Hustead, on the other hand, stated that it was "not [his] belief that four to five million non-citizens are going to get on the voting rolls, nor is it my belief that third-party registration drive organizers are waiting to exploit a loophole in law," while admitting that "there are real electoral consequences" from ineligible voters casting ballots.

Maine Secretary of State Matthew Dunlap contended, however, that: "The concern that undocumented aliens will now take advantage of potential access to the Social Security system and to driver's licenses in order to unhinge the integrity of our elections systems is, I believe, completely without basis."

These differing views are all the more reason for a commission on election integrity. Federal commissions must consider all evidence, and make findings that can be reviewed. If illegal voting is a canard, the proof will be there for all to see. If it exists, however, it undermines one of our most sacred tenets as a nation: that elections be free and fair, and that as citizens, we accept the results.

As for the choice of Kris Kobach, I must offer my own opinion. I have known him since 2001, just after he was awarded a White House Fellowship working in the personal office of United States Attorney General John Ashcroft, and I was a staffer on the House Judiciary Committee.

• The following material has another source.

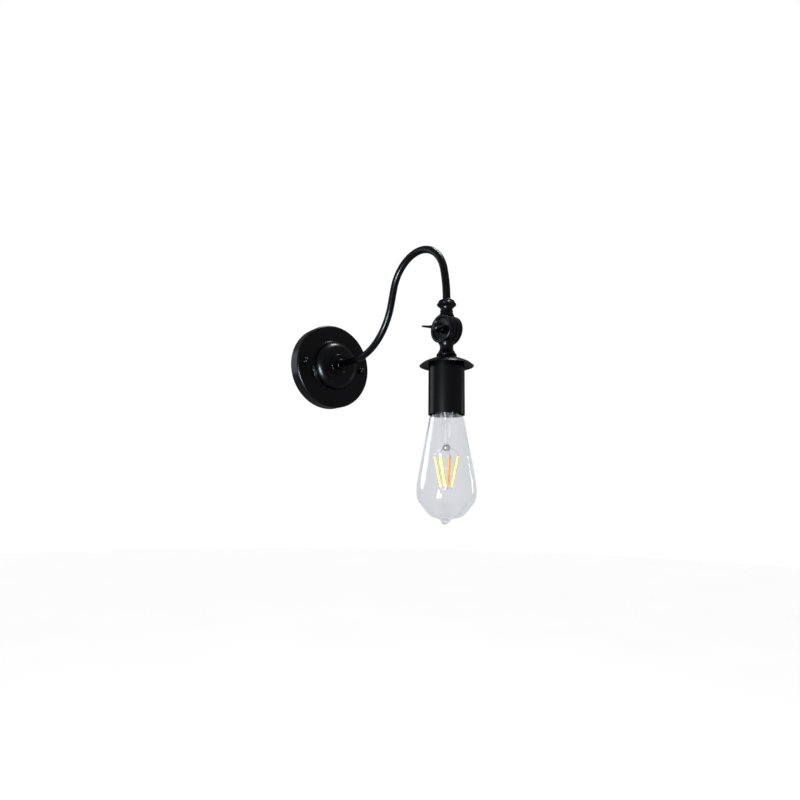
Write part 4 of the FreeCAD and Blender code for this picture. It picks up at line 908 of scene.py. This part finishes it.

By that point, he had graduated from Harvard, been a Marshall scholar at Oxford, and received his law degree from Yale. He could have made hundreds of thousands of dollars a year at any number of law firms. Public service was more important.

I know a better lawyer when I see one, and when it comes to Kris, it is not even close. He knows how to weigh evidence, and if he has an opinion that is contradicted by the facts, it is the opinion that will change, not the facts.

Every election season, the electorate is reminded that "soldiers fought for our right to vote." Richard Allen Claybrook Sr., who was registered to vote in 2016, fought in World War II and died in 2014. The commission owes it to him to reach the right conclusion.